Even better, we can make use of a new library in version 1.2.5 of the SDK, called 'deferred'. deferred is a clone of Ruby's delayed::job library, and makes it easy to enqueue function and method calls on the App Engine task queue. deferred isn't officially documented yet - though documentation is forthcoming soon - so consider this post to be an exclusive first look at this new library.

In order to use deferred, we need to add an extra stanza to app.yaml, defining a handler that the deferred library will use to execute tasks. Add the following immediately after the remote_api handler:

- url: /_ah/queue/deferred
  script: $PYTHON_LIB/google/appengine/ext/deferred/__init__.py
  login: admin

Once the handler is installed, using the deferred library is straightforward: Simply import google.appengine.ext.deferred, and call deferred.defer with the function and any arguments to pass to it. The function invocation will be serialized and placed on the task queue, where it will be executed just as any other task would be. Let's modify the render() method of BlogPost to use the deferred library. Replace this section:

      for dep in to_regenerate:
        generator_class.generate_resource(self, dep)

With this one:

      if generator_class.can_defer:
        for dep in to_regenerate:
          deferred.defer(generator_class.generate_resource, None, dep)
      else:
        for dep in to_regenerate:
          generator_class.generate_resource(self, dep)

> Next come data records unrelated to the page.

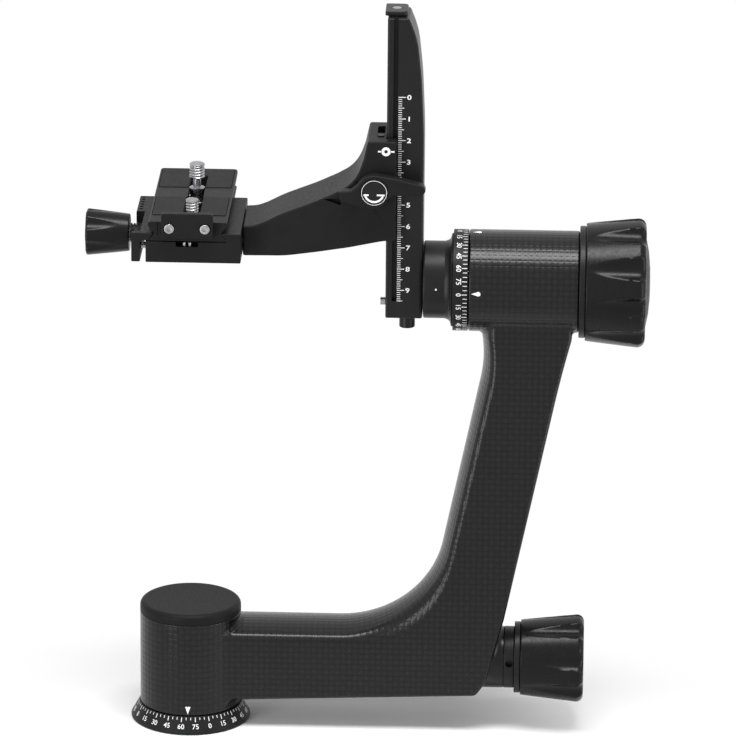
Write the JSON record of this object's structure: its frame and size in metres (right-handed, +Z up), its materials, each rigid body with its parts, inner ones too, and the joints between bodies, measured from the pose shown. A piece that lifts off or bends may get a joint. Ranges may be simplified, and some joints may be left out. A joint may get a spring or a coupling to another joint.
{
  "type": "gimbal head",
  "caption": "Side-mount gimbal head: round pan base, L-shaped carbon arm, tilting swing rail, and a sliding offset platform with a dovetail clamp and quick-release plate.",
  "frame": {"origin": "on the pan axis at the underside of the base, where the base bears on the tripod", "axes": "+Z up along the pan axis, +X from the pan axis towards the lock knobs, +Y from the front of the plate to its back"},
  "size_m": [0.2542, 0.0897, 0.3387],
  "materials": {
    "black_alloy": "black anodised, satin",
    "carbon": "moulded carbon fibre, fine plain weave, satin",
    "steel": "turned",
    "alloy": "turned",
    "brass": "turned",
    "knob_rubber": "moulded, satin",
    "pad_rubber": "matt"
  },
  "bodies": {
    "base": {"base_plate": "black_alloy", "pan_spindle": "steel", "pan_nut": "steel", "base_screw_1": "steel", "base_screw_2": "steel"},
    "pan_arm": {"arm_body": "carbon", "hub_sleeve": "alloy", "pan_bearing_lower": "steel", "pan_bearing_upper": "steel", "hub_cap": "black_alloy", "pan_neck_bush": "black_alloy", "barrel_sleeve": "alloy", "tilt_bearing_left": "steel", "tilt_bearing_right": "steel"},
    "pan_lock": {"pan_lock_shoe": "brass", "pan_lock_rod": "steel"},
    "pan_knob_turn": {"pan_knob": "knob_rubber", "pan_knob_collar": "black_alloy"},
    "swing_arm": {"tilt_flange": "black_alloy", "tilt_dial": "black_alloy", "tilt_spindle": "steel", "swing_rail": "black_alloy", "rail_bolt_1": "steel", "rail_bolt_2": "steel", "rail_top_stop": "black_alloy", "rail_top_screw": "steel", "rail_stop_screw": "steel", "rail_bottom_stud": "black_alloy"},
    "tilt_lock": {"tilt_friction_disc": "brass"},
    "tilt_knob_turn": {"tilt_knob": "knob_rubber", "tilt_knob_collar": "black_alloy", "tilt_knob_nut": "brass", "tilt_knob_cap": "black_alloy"},
    "carriage": {"platform_arm": "black_alloy", "carriage_pin": "steel", "clamp_body": "black_alloy", "clamp_bolt_1": "steel", "clamp_bolt_2": "steel", "safety_pin_1": "steel", "safety_pin_2": "steel"},
    "gib": {"rail_gib": "brass"},
    "lever": {"lock_lever": "black_alloy", "lever_cap": "black_alloy", "lever_shaft": "steel"},
    "jaw": {"moving_jaw": "black_alloy", "jaw_pin_1": "steel", "jaw_pin_2": "steel"},
    "clamp_knob_turn": {"clamp_knob": "knob_rubber", "clamp_screw": "steel", "clamp_neck_bush": "steel"},
    "plate": {"quick_release_plate": "black_alloy", "plate_pad_front": "pad_rubber", "plate_pad_rear": "pad_rubber", "front_bracket": "black_alloy", "bracket_screw_1": "steel", "bracket_screw_2": "steel"},
    "front_washer": {"screw_washer_front": "steel"},
    "front_screw_turn": {"camera_screw_front": "steel"},
    "rear_washer": {"screw_washer_rear": "steel"},
    "rear_screw_turn": {"camera_screw_rear": "steel"}
  },
  "joints": [
    {"name": "pan", "type": "hinge", "parent": "base", "child": "pan_arm", "pos_m": [0, 0, 0], "axis": [0, 0, 1], "continuous": true},
    {"name": "pan_lock_travel", "type": "slide", "parent": "pan_arm", "child": "pan_lock", "axis": [1, 0, 0], "range_m": [0, 0.00125]},
    {"name": "pan_lock_turn", "type": "hinge", "parent": "pan_lock", "child": "pan_knob_turn", "pos_m": [0.1519, 0, 0.0312], "axis": [1, 0, 0], "range_deg": [0, 360]},
    {"name": "tilt", "type": "hinge", "parent": "pan_arm", "child": "swing_arm", "pos_m": [0.1055, 0, 0.2125], "axis": [1, 0, 0], "continuous": true},
    {"name": "tilt_lock_travel", "type": "slide", "parent": "pan_arm", "child": "tilt_lock", "axis": [1, 0, 0], "range_m": [0, 0.00125]},
    {"name": "tilt_lock_turn", "type": "hinge", "parent": "tilt_lock", "child": "tilt_knob_turn", "pos_m": [0.1785, 0, 0.2125], "axis": [1, 0, 0], "range_deg": [0, 360]},
    {"name": "carriage_slide", "type": "slide", "parent": "swing_arm", "child": "carriage", "axis": [0, 0, 1], "range_m": [-0.029, 0.054]},
    {"name": "platform_lock_turn", "type": "hinge", "parent": "carriage", "child": "lever", "pos_m": [0.08355, 0, 0.2596], "axis": [0, -1, 0], "range_deg": [0, 70]},
    {"name": "gib_travel", "type": "slide", "parent": "carriage", "child": "gib", "axis": [-1, 0, 0], "range_m": [0, 0.00025]},
    {"name": "jaw_travel", "type": "slide", "parent": "carriage", "child": "jaw", "axis": [-1, 0, 0], "range_m": [0, 0.004]},
    {"name": "clamp_turn", "type": "hinge", "parent": "jaw", "child": "clamp_knob_turn", "pos_m": [-0.0271, 0, 0.2321], "axis": [-1, 0, 0], "range_deg": [0, 960]},
    {"name": "plate_slide", "type": "slide", "parent": "carriage", "child": "plate", "axis": [0, 1, 0], "range_m": [-0.02, 0.02]},
    {"name": "front_screw_slide", "type": "slide", "parent": "plate", "child": "front_washer", "axis": [0, 1, 0], "range_m": [0, 0.01]},
    {"name": "front_screw_turn", "type": "hinge", "parent": "front_washer", "child": "front_screw_turn", "pos_m": [0.0017, -0.0106, 0.2375], "axis": [0, 0, 1], "continuous": true},
    {"name": "rear_screw_slide", "type": "slide", "parent": "plate", "child": "rear_washer", "axis": [0, 1, 0], "range_m": [-0.01, 0.013]},
    {"name": "rear_screw_turn", "type": "hinge", "parent": "rear_washer", "child": "rear_screw_turn", "pos_m": [0.0017, 0.0238, 0.2375], "axis": [0, 0, 1], "continuous": true}
  ],
  "couplings": [
    {"joint": "pan_lock_turn", "follows": "pan_lock_travel", "rad_per_m": 5026},
    {"joint": "tilt_lock_turn", "follows": "tilt_lock_travel", "rad_per_m": 5026},
    {"joint": "platform_lock_turn", "follows": "gib_travel", "rad_per_m": 4886},
    {"joint": "clamp_turn", "follows": "jaw_travel", "rad_per_m": 4188}
  ]
}
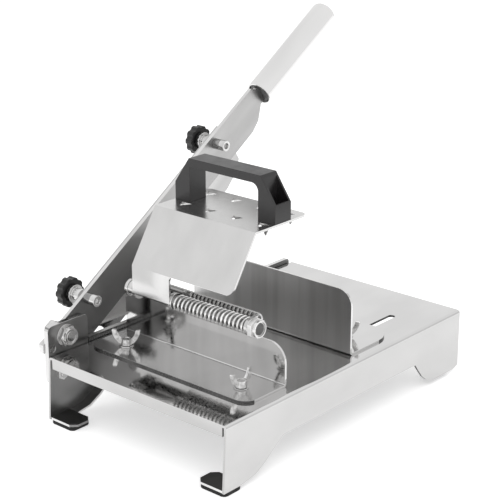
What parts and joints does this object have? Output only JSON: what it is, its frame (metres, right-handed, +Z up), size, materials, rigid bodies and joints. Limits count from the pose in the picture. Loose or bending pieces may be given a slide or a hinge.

The only change here is that we check if the ContentGenerator permits deferred execution. If it doesn't, we execute generate_resource as normal, but if it does, we call deferred.defer for each changed dependency. To make this work, we need to make a couple of small changes to our ContentGenerator classes. The first and most obvious is to add a 'can_defer' attribute to the class. Add this line to the beginning of the ContentGenerator class:

class ContentGenerator(object):
  # ...
  can_defer = True

Since we want the blog post itself to be regenerated synchronously, we need to modify the PostContentGenerator to set can_defer to False.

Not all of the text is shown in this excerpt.